Reproduce exactly the section that begins at the line containing "diffuser();" and ends at the line containing "in imported if", both lines included; omit all other lines.

## Begin Data extract

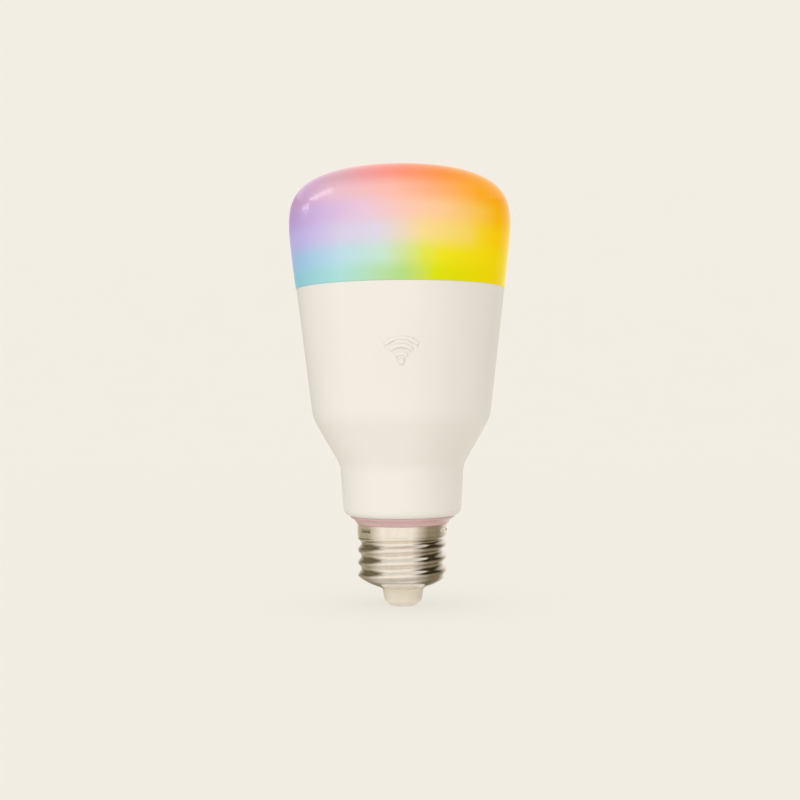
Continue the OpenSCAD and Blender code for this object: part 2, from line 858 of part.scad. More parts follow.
module varistor() {
    color("royalblue")
        difference() {
            translate([varistor_at.x, varistor_y + 1.5, varistor_at.y]) rotate([90, 0, 0])
                rotate_extrude($fn = 64)
                    polygon(outline([[0, 0, 0], [3.4, 0, 1.2], [3.4, 3, 1.2], [0, 3, 0]]));
            for (s = [-1, 1])
                translate([varistor_at.x + s * 2.5, varistor_y, varistor_at.y - 6])
                    cylinder(r = lead_r + 0.02, h = 6, $fn = 24);
        }
}

fuse_y = -1.1;

module fuse_resistor() {
    r = 1.65;
    color("palegreen")
        translate([fuse_at.x, fuse_y, fuse_at.y]) difference() {
            rotate_extrude($fn = 48)
                polygon(outline([
                    [0, 0, 0], [r, 0, 0.6], [r, 2, 0.5], [r - 0.3, 2.6, 0.5],
                    [r - 0.3, fuse_len - 2.6, 0.5], [r, fuse_len - 2, 0.5],
                    [r, fuse_len, 0.6], [0, fuse_len, 0]
                ]));
            for (z = [-1, fuse_len - 0.8])
                translate([0, 0, z]) cylinder(r = lead_r + 0.02, h = 1.8, $fn = 24);
        }
}

// Surface-mounted parts sit on the back of the board: [x, z, width, height, leads a side].
rectifier = [0, 36.5, 4.7, 4, 2];
chips = [[7.2, 44.6, 4.9, 3.9, 4], [-6.5, 54, 9.9, 3.9, 8], [11.6, 69.6, 4.9, 3.9, 4]];
chip_h = 1.45;
chip_lift = 0.12;
diode_places = [[-8.4, 37.4], [-8.4, 43.4], [12.4, 56]];
resistor_places = concat(
    [for (i = [0:4]) [-12.6 + i * 2.4, 59.6]],
    [for (i = [0:3]) [3.6 + i * 2.6, 74.2]],
    [for (i = [0:2]) [6.6 + i * 2.4, 39.2]]
);
capacitor_places = concat(
    [for (i = [0:3]) [-12 + i * 3, 74.1]],
    [for (i = [0:2]) [5.4 + i * 3.2, 61.6]],
    [[1.6, 43.6], [-2.2, 43.6]]
);

module chip_body(c) {
    block([c[2], chip_h, c[3]], [c.x, board_back_y - chip_lift - chip_h, c.y - c[3] / 2]);
}

// Gull-wing leads along the upper and lower sides of a chip.
module chip_wings(c) {
    step = c[2] / c[4];
    t = 0.2;
    w = 0.42;
    mid = chip_lift + chip_h / 2;
    for (i = [0:c[4] - 1], s = [0, 1])
        translate([c.x + pin_x(i, c[4], step), board_back_y, c.y]) mirror([0, 0, s])
            translate([-w / 2, 0, c[3] / 2]) rotate([90, 0, 90]) linear_extrude(w)
                polygon([
                    [-mid - t / 2, 0], [-mid - t / 2, 0.6], [-t, 0.8], [-t, 1.5],
                    [0, 1.5], [0, 0.62], [-mid + t / 2, 0.42], [-mid + t / 2, 0]
                ]);
}

module bridge_rectifier() {
    color("dimgrey") chip_body(rectifier);
}

module control_chips() {
    color("dimgrey") for (c = chips) chip_body(c);
}

module chip_leads() {
    color("silver") for (c = concat([rectifier], chips)) chip_wings(c);
}

module diodes() {
    color("dimgrey")
        for (p = diode_places) block([4.2, 2, 2.5], [p.x, board_back_y - 2, p.y - 1.25]);
}

// A small chip part: its body lies between two metal ends.
module smd_body(p, length, width, h) {
    block([length * 0.6, h, width], [p.x, board_back_y - h, p.y - width / 2]);
}

module smd_ends(p, length, width, h) {
    for (s = [-1, 1])
        block([length * 0.2, h, width], [p.x + s * length * 0.4, board_back_y - h, p.y - width / 2]);
}

module smd_resistors() {
    color("black") for (p = resistor_places) smd_body(p, 1.6, 0.8, 0.45);
}

module smd_capacitors() {
    color("tan") for (p = capacitor_places) smd_body(p, 2, 1.25, 1);
}

module smd_terminals() {
    color("silver") {
        for (p = resistor_places) smd_ends(p, 1.6, 0.8, 0.45);
        for (p = capacitor_places) smd_ends(p, 2, 1.25, 1);
    }
}

// A lead from a point, with a bend, to the hole at [x, z] and out of the back of the board.
module bent_lead(from, to) {
    y = from.y;
    s = sign(from.z - to.y);
    b = 0.5;
    sweep([
        from, [from.x, y, to.y + s * b], [to.x, y - b * 0.3, to.y + s * b * 0.3],
        [to.x, y - b, to.y], [to.x, board_back_y - 0.8, to.y]
    ], lead_r, 6);
}

module straight_lead(to, y) {
    bar_y(to.x, to.y, lead_r, board_back_y - 0.8, y);
}

module component_leads() {
    color("silver") {
        for (c = capacitors, s = [-1, 1])
            let (x = c.x + s * lead_spacing) bent_lead([x, can_y, c.y + bung_h - 0.02], [x, c.y - 1.4]);
        for (p = varistor_leads) bent_lead([p.x, varistor_y, varistor_at.y - 2.2], p);
        bent_lead([fuse_at.x, fuse_y, fuse_at.y + 0.7], fuse_leads[0]);
        bent_lead([fuse_at.x, fuse_y, fuse_at.y + fuse_len - 0.7], fuse_leads[1]);
        for (p = concat(choke_leads, film_leads)) straight_lead(p, board_front_y + 0.9);
        for (p = transformer_leads) straight_lead(p, transformer_at.y - 4);
    }
}

// A solder fillet round each lead on the back of the board.
module fillet(x, z, hole) {
    h = 0.7;
    translate([x, board_back_y, z]) rotate([90, 0, 0]) difference() {
        cylinder(r1 = hole + 0.55, r2 = hole + 0.15, h = h, $fn = 24);
        translate([0, 0, -1]) cylinder(r = hole + 0.02, h = 3, $fn = 24);
    }
}

module solder_joints() {
    color("lightgrey") {
        for (p = round_leads) fillet(p.x, p.y, lead_r);
        fillet(live_hole.x, live_hole.y, live_r);
        fillet(neutral_hole.x, neutral_hole.y, neutral_r);
        for (i = [0:radio_pins - 1])
            fillet(pin_x(i, radio_pins, radio_pin_step), radio_pin_z, radio_pin_w * 0.75);
        translate([0, board_front_y + board_back_y, 0]) mirror([0, 1, 0])
            for (i = [0:led_pins - 1]) fillet(pin_x(i, led_pins, pin_step), header_z, pin_w * 0.75);
        translate([0, 0, contact_top_z]) cylinder(r1 = 1.1, r2 = 0.7, h = 0.8, $fn = 32);
    }
}

// Insulated lead from the board down to the contact's shank.
module live_lead() {
    color("firebrick")
        sweep([
            [live_hole.x, board_back_y - 0.6, live_hole.y], [live_hole.x, -3, live_hole.y],
            [-6.2, -1.9, 15.2], [-6, -1, 14.6], [-5.3, -0.4, 13.8], [-4.2, -0.1, 13.1],
            [-3, 0, 12.8], [-1.8, 0, 12.6], [-0.8, 0, 12.2], [-0.1, 0, 11.6], [0, 0, 11], [0, 0, 10.42]
        ], live_r);
}

// Bare lead from the board, round the spigot's end and up against the screw shell.
module neutral_lead() {
    x = root_d / 2 - sheet - neutral_r - 0.08;
    color("silver")
        sweep([
            [neutral_hole.x, board_back_y - 0.6, neutral_hole.y], [neutral_hole.x, -2.6, neutral_hole.y],
            [6.6, -1.4, 14.3], [7.3, -0.6, 13.2], [8, -0.2, 12], [8.6, 0, 10.9], [9.3, 0, 10.1],
            [10.1, 0, 9.9], [10.8, 0, 10.1], [x, 0, 10.9], [x, 0, 12], [x, 0, 14], [x, 0, 16]
        ], neutral_r);
}

diffuser();
diffuser_sealant();
housing();
heat_spreader();
thermal_pad();
collar_ring();
screw_shell();
cap_insulator();
centre_contact();
led_board();
led_board_screws();
white_led_packages();
warm_led_phosphors();
cool_led_phosphors();
rgb_led_packages();
rgb_led_lenses();
led_socket();
led_header();
led_header_pins();
radio_board();
radio_chip();
radio_shield();
radio_antenna();
radio_header();
radio_pins();
driver_board();
capacitor_cans();
capacitor_sleeves();
capacitor_bungs();
transformer_core();
transformer_bobbin();
transformer_winding();
choke_cores();
choke_windings();
film_capacitor();
varistor();
fuse_resistor();
bridge_rectifier();
control_chips();
chip_leads();
diodes();
smd_resistors();
smd_capacitors();
smd_terminals();
component_leads();
solder_joints();
live_lead();
neutral_lead();
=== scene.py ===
"""Smart light bulb: finished meshes, materials, stage, lights and camera around the CAD frame.

Outlines are in millimetres, as (radius, height) on the bulb's axis, and become metres in the
meshes. +Z runs up the axis, the origin is the contact's end face, and -Y is the front.
"""

import json
import math

import bmesh
import bpy
from mathutils import Matrix, Vector, noise


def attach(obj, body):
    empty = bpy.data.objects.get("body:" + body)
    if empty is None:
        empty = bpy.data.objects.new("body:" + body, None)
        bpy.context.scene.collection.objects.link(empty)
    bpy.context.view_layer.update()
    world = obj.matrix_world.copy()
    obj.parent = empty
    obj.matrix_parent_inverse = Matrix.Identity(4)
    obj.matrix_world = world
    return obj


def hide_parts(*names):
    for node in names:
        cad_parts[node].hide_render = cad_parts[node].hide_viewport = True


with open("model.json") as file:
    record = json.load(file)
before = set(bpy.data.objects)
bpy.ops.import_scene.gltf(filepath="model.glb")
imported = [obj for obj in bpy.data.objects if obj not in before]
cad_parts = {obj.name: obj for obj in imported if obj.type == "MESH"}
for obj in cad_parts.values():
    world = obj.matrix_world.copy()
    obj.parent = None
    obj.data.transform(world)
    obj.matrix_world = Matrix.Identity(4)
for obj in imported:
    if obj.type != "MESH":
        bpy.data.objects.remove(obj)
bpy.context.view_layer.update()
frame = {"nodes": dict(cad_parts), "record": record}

MM = 0.001
SEGMENTS = 256
SHARP_ANGLE = math.radians(35)

# Diffuser
DOME_R = 32
CROWN_Z = 125.5
WIDEST_Z = 108.5
CROWN_POWER = 3
SEAM_Z = 91.2
FOOT_R = 30.2
DIFFUSER_WALL = 1.6
SKIRT_Z = 86.1
SKIRT_WALL = 1.2
SEALANT = 0.4

# Housing
SHOULDER_Z = 54.1
WAIST_Z = 40.5
NECK_Z = 26.05
NECK_FLOOR_Z = 28.05
MARK_Z = 69.6
MARK_RAISE = 0.2
SPIGOT_R = 11.6
SPIGOT_IN_R = 10
SPIGOT_Z = 9.3

# Screw shell
CREST_R = 13.075
ROOT_R = 12.05
THREAD_DEPTH = 0.965
PITCH = 3.629
CREST_Z = 17.92
THREAD_Z = 7.4
BAND_Z = 20.5
SHELL_TOP_Z = 23.7
SHEET = 0.35

# Chokes on the driver board, as (x, z, radius, length)
CHOKES = ((8.5, 49.6, 4.1, 9.2), (-12.4, 72, 3.9, 8))
CHOKE_Y = -3.1


# ---- Outlines --------------------------------------------------------------


def rounded(corners, steps=8):
    """The closed outline through corners (r, z, corner radius), as points (r, z)."""
    points = []
    for i, (r, z, radius) in enumerate(corners):
        here = Vector((r, z))
        if radius == 0:
            points.append((r, z))
            continue
        before = Vector(corners[i - 1][:2]) - here
        after = Vector(corners[(i + 1) % len(corners)][:2]) - here
        half = before.angle(after) / 2
        before.normalize()
        after.normalize()
        start = here + before * radius / math.tan(half)
        centre = here + (before + after).normalized() * radius / math.sin(half)
        arm = start - centre
        turn = math.pi - 2 * half
        if before.x * after.y - before.y * after.x > 0:
            turn = -turn
        for k in range(steps + 1):
            a = turn * k / steps
            points.append((
                centre.x + arm.x * math.cos(a) - arm.y * math.sin(a),
                centre.y + arm.x * math.sin(a) + arm.y * math.cos(a),
            ))
    return points


def arc(r, z, radius, start, end, steps=5):
    """Points on an arc round (r, z), from one angle to another in degrees."""
    angles = [math.radians(start + (end - start) * k / steps) for k in range(steps + 1)]
    return [(r + radius * math.cos(a), z + radius * math.sin(a)) for a in angles]


def filled(points, longest=1.5):
    """The same outline with its long sides cut up, so that no quad is much longer than wide."""
    dense = []
    for (r1, z1), (r2, z2) in zip(points, points[1:]):
        parts = max(1, math.ceil(math.hypot(r2 - r1, z2 - z1) / longest))
        dense += [(r1 + (r2 - r1) * k / parts, z1 + (z2 - z1) * k / parts) for k in range(parts)]
    return dense + [points[-1]]


def filled_ring(points):
    """The same for a closed outline, with its last side cut up too."""
    return filled(points + points[:1])[:-1]


def cone_in_r(z):
    """Inside radius of the housing's cone at height z."""
    return 23.75 + 4.4 * (z - SHOULDER_Z) / (SEAM_Z - SHOULDER_Z)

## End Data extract

Result:
diffuser();
diffuser_sealant();
housing();
heat_spreader();
thermal_pad();
collar_ring();
screw_shell();
cap_insulator();
centre_contact();
led_board();
led_board_screws();
white_led_packages();
warm_led_phosphors();
cool_led_phosphors();
rgb_led_packages();
rgb_led_lenses();
led_socket();
led_header();
led_header_pins();
radio_board();
radio_chip();
radio_shield();
radio_antenna();
radio_header();
radio_pins();
driver_board();
capacitor_cans();
capacitor_sleeves();
capacitor_bungs();
transformer_core();
transformer_bobbin();
transformer_winding();
choke_cores();
choke_windings();
film_capacitor();
varistor();
fuse_resistor();
bridge_rectifier();
control_chips();
chip_leads();
diodes();
smd_resistors();
smd_capacitors();
smd_terminals();
component_leads();
solder_joints();
live_lead();
neutral_lead();
=== scene.py ===
"""Smart light bulb: finished meshes, materials, stage, lights and camera around the CAD frame.

Outlines are in millimetres, as (radius, height) on the bulb's axis, and become metres in the
meshes. +Z runs up the axis, the origin is the contact's end face, and -Y is the front.
"""

import json
import math

import bmesh
import bpy
from mathutils import Matrix, Vector, noise


def attach(obj, body):
    empty = bpy.data.objects.get("body:" + body)
    if empty is None:
        empty = bpy.data.objects.new("body:" + body, None)
        bpy.context.scene.collection.objects.link(empty)
    bpy.context.view_layer.update()
    world = obj.matrix_world.copy()
    obj.parent = empty
    obj.matrix_parent_inverse = Matrix.Identity(4)
    obj.matrix_world = world
    return obj


def hide_parts(*names):
    for node in names:
        cad_parts[node].hide_render = cad_parts[node].hide_viewport = True


with open("model.json") as file:
    record = json.load(file)
before = set(bpy.data.objects)
bpy.ops.import_scene.gltf(filepath="model.glb")
imported = [obj for obj in bpy.data.objects if obj not in before]
cad_parts = {obj.name: obj for obj in imported if obj.type == "MESH"}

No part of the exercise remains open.